A while back I opened up about it on Facebook and received so many messages from people in similar situations. Kids who draw their long lost siblings into school pictures, who insist on celebrating their birthdays and somehow have made it their duty to keep the memory of their siblings alive…
*Disclaimer… Aidan very seldomly cries in his sleep these days, that was for the first month or so. He is not a child filled with heart break and woe, he is a bubbly extrovert who loves to share his story (his story being telling people about his family and school) and LOVES learning about other people. He is basically a less neurotic me. So don’t be too worried about him, He is a happy kid, that just happens to be missing someone he has never met. He wants to have a ton of kids one day, or maybe just look after other people’s babies and tells me that most brothers are annoying but he is sure that Logan would never have been.
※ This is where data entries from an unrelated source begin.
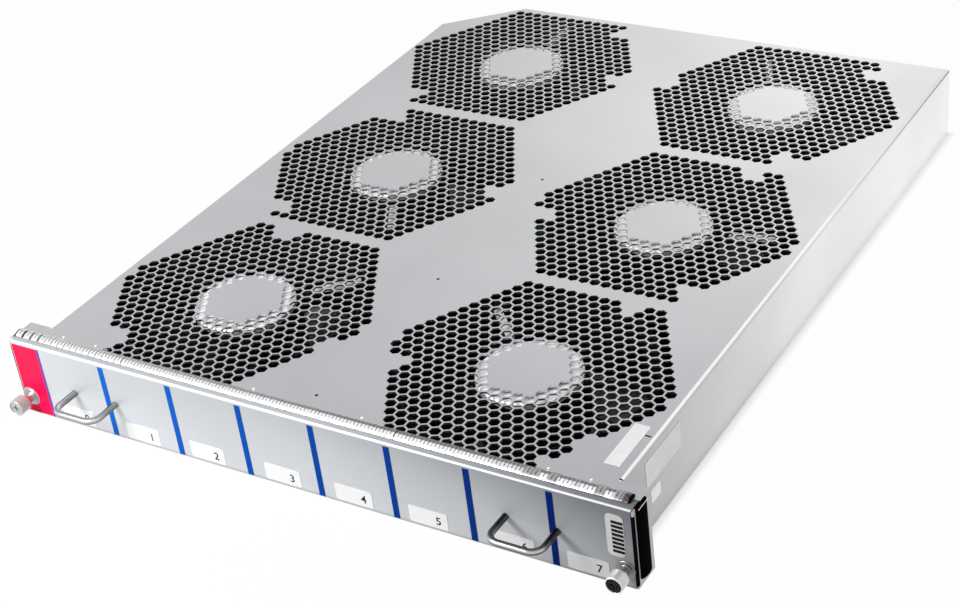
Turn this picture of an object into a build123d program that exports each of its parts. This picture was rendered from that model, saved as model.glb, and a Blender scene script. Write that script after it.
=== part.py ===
"""Fan tray for a rack chassis: six fans hung under a perforated cover, behind a labelled front panel.

Millimetres, +Z up. The origin is under the middle of the tray, on the plane that it stands on.
The front panel looks towards -Y, and left and right are as seen from the front.
"""

import os
from math import cos, hypot, pi, radians, sin, sqrt

from build123d import *

os.makedirs("parts", exist_ok=True)

# Body. Its width and depth follow from the fans and the clearances round them.
tray_height = 52.6
front_clearance = 5.5
middle_clearance = 15.2
side_clearance = 10.3
rear_clearance = 2.5
corner_cut_width = 50.0
corner_cut_depth = 46.0
cover_sheet = 1.2
pan_sheet = 1.2
pan_bend = 1.6

# Front panel, its tabs under the cover and the wings beside the body
wing_overhang = 14.5
panel_sheet = 1.5
panel_bend = 2.2
top_flange = 7.0
bottom_flange = 8.0
tab_reach = 18.5
tab_width = 16.0
tab_offset = 37.5
tab_insets = (41.2, 15.6)
bracket_sheet = 1.2
bracket_setback = 0.5
wing_depth = 19.4

# Contact finger strip on the top bend
strip_front = 2.6
strip_depth = 8.2
strip_rise = 2.0
strip_sheet = 0.4
strip_foot = 1.4
strip_crown = 2.4
finger_pitch = 14.25
finger_slit = 1.2
strip_starts = (0.0, 19.0, 84.0, 277.0)
strip_end_margin = 3.0
strip_joint_gap = 0.4

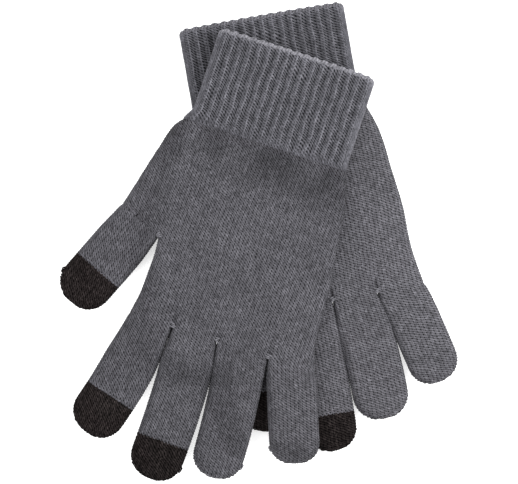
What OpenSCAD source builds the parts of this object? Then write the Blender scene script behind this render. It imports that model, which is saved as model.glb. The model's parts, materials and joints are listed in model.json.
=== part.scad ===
// A pair of knitted touchscreen gloves, one lying slantwise on the other.
// X is to the right, Y towards the cuffs, Z up from the table.
// Each glove is drawn flat in a frame of its own: the middle of the cuff's
// edge is the origin and the fingers point along -Y. Then it is laid in place.

/* [Knit] */
// Thickness of one layer of knit
wall = 1.2; // [1:0.1:1.3]
// Height of an empty glove lying flat: two layers and the hollow
flat_t = 7.2; // [7:0.1:7.6]
// Air between the two gloves, and between pieces that fold
gap = 0.4; // [0.3:0.1:0.6]

/* [Cuff] */
// Width of the upper cuff
upper_cuff_w = 76.4; // [74:0.2:78]
// Width of the lower cuff
lower_cuff_w = 77.6; // [74:0.2:79]
// Bend of the lower cuff at the wrist
lower_cuff_bend = -1.6; // [-2:0.1:0]
// Length of the ribbed cuff, its turned edge included
cuff_l = 45; // [40:1:48]
// Distance from one rib to the next
rib_pitch = 4.4; // [4:0.1:4.6]
// Depth of the furrow between two ribs
rib_depth = 0.5; // [0.2:0.1:0.6]
// Thickness of the turned edge
edge_d = 2.2; // [1.8:0.1:2.6]
// Thickness of an elastic thread
elastic_d = 0.5; // [0.3:0.1:0.5]
// Number of elastic threads in a cuff
elastic_count = 6; // [3:1:8]

/* [Fingers] */
// Distance from the cuff's edge to the knuckle line of the upper glove
upper_knuckle = 139.6; // [138:0.2:141]
// Distance from the cuff's edge to the knuckle line of the lower glove
lower_knuckle = 136.8; // [136:0.2:139]
// Thickness of a crotch stitch
stitch_d = 0.9; // [0.6:0.1:1]

/* [Lay] */
// Turn of the upper glove
upper_turn = -18.2; // [-19:0.1:-17]
// Turn of the lower glove
lower_turn = 11.2; // [10:0.1:12]
// Width of the slope where the upper glove sinks to the table
drape_w = 16; // [14:1:18]

/* [Hidden] */

knit_grey = [0.37, 0.37, 0.39];
rib_grey = [0.34, 0.34, 0.37];
conductive_black = [0.13, 0.12, 0.12];
stitch_grey = [0.45, 0.45, 0.47];
elastic_white = [0.8, 0.8, 0.8];

half_t = flat_t / 2;
level = flat_t + gap;       // underside of the upper glove where it is carried
skew_l = 9;                 // the knit turns from knuckle line to finger axis over this length
side_steps = 4;             // facets round each side of a flat tube

// A glove: [cuff x, cuff y, turn, carried by the other one, distance to the knuckles,
//           width of the cuff, middle of the cuff at the wrist, bend of the cuff]
UPPER = [18, 88.1, upper_turn, 1, upper_knuckle, upper_cuff_w, 0, 0];
LOWER = [1.5, 104.9, lower_turn, 0, lower_knuckle, lower_cuff_w, -1.9, lower_cuff_bend];

// The thumb's seam on the hand, from its outer end to the crotch
seam_out = [-56.4, -91.8];
seam_in = [-35, -102.1];
seam_mid = (seam_out + seam_in) / 2;
seam_turn = -atan2(seam_out.y - seam_in.y, seam_in.x - seam_out.x);

// Left and right side of the hand: [y, left, right], the seam's ends included
hand_side = [[-cuff_l - gap, -41.2, 39.2], [-52, -45.5, 41.6], [-60, -48.3, 43.9],
             [-69, -50.6, 45.2], [-79, -53.1, 46.2], [seam_out.y, seam_out.x, 47.8],
             [seam_in.y, seam_in.x, 49.1], [-110, -34.2, 49.5], [-120, -34.6, 50.2],
             [-129, -35.3, 51.4]];
seam_row = 5;               // the side wall is open from this row to the next

// A finger: [base, half width at the base, turn at the base, turn at the tip,
//            half width, length to the black tip, whole length, turn of its seam]
U_THUMB = [seam_mid, 11.4, -22, -23.4, 12.4, 31, 51.4, seam_turn];
U_INDEX = [[-26.4, -upper_knuckle], 10.6, -8, -17, 12.4, 41, 61.8, 0];
U_MIDDLE = [[-4.7, -upper_knuckle], 10.7, 0, 2, 12.6, 53, 71.8, 0];
U_RING = [[18.8, -upper_knuckle], 12.1, 9, 1, 12, 40, 62.2, 0];
U_LITTLE = [[43.3, -upper_knuckle], 11.7, 18.5, 23, 12, 30, 46.2, 0];
L_THUMB = U_THUMB;
L_INDEX = [[-26.4, -lower_knuckle], 10.6, -8, -12, 12.2, 36, 55.2, 0];
L_MIDDLE = [[-4.8, -lower_knuckle], 10.6, 0, -2, 12.2, 52, 70, 0];
L_RING = [[17.6, -lower_knuckle], 10.4, 8, 1, 12, 40, 59.2, 0];
L_LITTLE = [[39.6, -lower_knuckle], 10.8, 13.2, 13.5, 11.8, 32, 48.2, 0];

// What holds the upper glove up: round bars [from, to, radius] over the lower glove
SUPPORT = [[[0, 30], [0, -40], 40], [[-33, -60], [-45, -90], 17], [[-46, -93], [-61, -133], 16],
           [[2, -60], [6, -115], 43], [[-27, -140], [-33, -181], 12.6],
           [[-5, -140], [-6, -194], 12.6]];

function lerp(a, b, t) = a + (b - a) * t;
function smooth(t) = let (s = max(0, min(1, t))) s * s * (3 - 2 * s);
function heading(a) = [sin(a), -cos(a)];

function into(g, p) = let (d = p - [g[0], g[1]], c = cos(g[2]), s = sin(g[2]))
    [c * d.x + s * d.y, -s * d.x + c * d.y];
function bar_distance(p, bar) = let (ab = bar[1] - bar[0],
    t = max(0, min(1, ((p - bar[0]) * ab) / (ab * ab)))) norm(p - bar[0] - t * ab) - bar[2];
function unheld(p, i = 0) = i == len(SUPPORT) ? 1 :
    (1 - smooth(1 - bar_distance(p, SUPPORT[i]) / drape_w)) * unheld(p, i + 1);
// Height that the lower glove lifts the upper one by, at a place on the table
function lift(x, y) = level * (1 - unheld(into(LOWER, [x, y])));

// A point of a glove's own frame, laid in place
function laid(g, p) = let (c = cos(g[2]), s = sin(g[2]),
    x = g[0] + c * p.x - s * p.y, y = g[1] + s * p.x + c * p.y)
    [x, y, p.z + (g[3] ? lift(x, y) : 0)];

// Section of a flat tube from side a to side b, as [across, up]
function section(a, b, ht, n) = let (r = min(ht, (b - a) / 2), step = 180 / side_steps)
    concat([for (k = [0:side_steps]) [b - r + r * cos(step * k - 90), r * sin(step * k - 90)]],
           [for (k = [1:n]) [lerp(b - r, a + r, k / (n + 1)), r]],
           [for (k = [0:side_steps]) [a + r - r * sin(step * k), r * cos(step * k)]],
           [for (k = [1:n]) [lerp(a + r, b - r, k / (n + 1)), -r]]);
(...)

So ja, here on the day that my son should have celebrated his 6th birthday… I have a question. How do I help my husband and son deal with a loss that I myself am still pretty cut up about. How even?
Remember… celebrate… and dont think that our Aidy is a weirdo, thats all lol He is super duper clever and sensitive and even mature, for his age. And what a blessing to have him love and honor Logies memory.
This is a difficult one. I think everyone mourns in their own way and that you never really get over something like this. It’s admirable to be strong for your son, but I guess the only bit of wisdom I can offer is the same thing I said to you last month (copied and pasted straight from WhatsApp): “I need to get it into my own head first that being strong doesn’t mean not acknowledging that I’m sad.”
Oh Sweetheart…
God has placed eternity in the heart of every man and child. An eternity that is real and is filled with Logans laughter, joy, fun and footprints (“,) An eternity etched into the very skin and heart of the Father; and an that a child, much more than an adult, knows is very real. Point him to eternity babe.
Logan Allan Meyer (and I hope to God I have the spelling right for you, hon) your footprints are etched into my heart forever big boy and I miss you having never met you because I know I am connected to you in eternity with your Jesus
Love your “aunty” Mon
Do you think it’s anything like how we mourn babies when we miscarry?
Maybe it’s monumentally different too…i don’t know.
I actually think there isn’t a box when it comes to mourning…
I think there needs to be a box to put certain people in …like people who presume to tell you what you should or shouldn’t share with your child. ..
Like people who ask inappropriate questions (don’t i know all about that!!)
Anyways, I’m just sending lots of love and a reminder that it’s ok to have your moment. And then another
Beeeeeeeeeeeeeeeeeeeeeeeeeeeeeeeeeeeeeeeeeeeeeg hugs for all of you.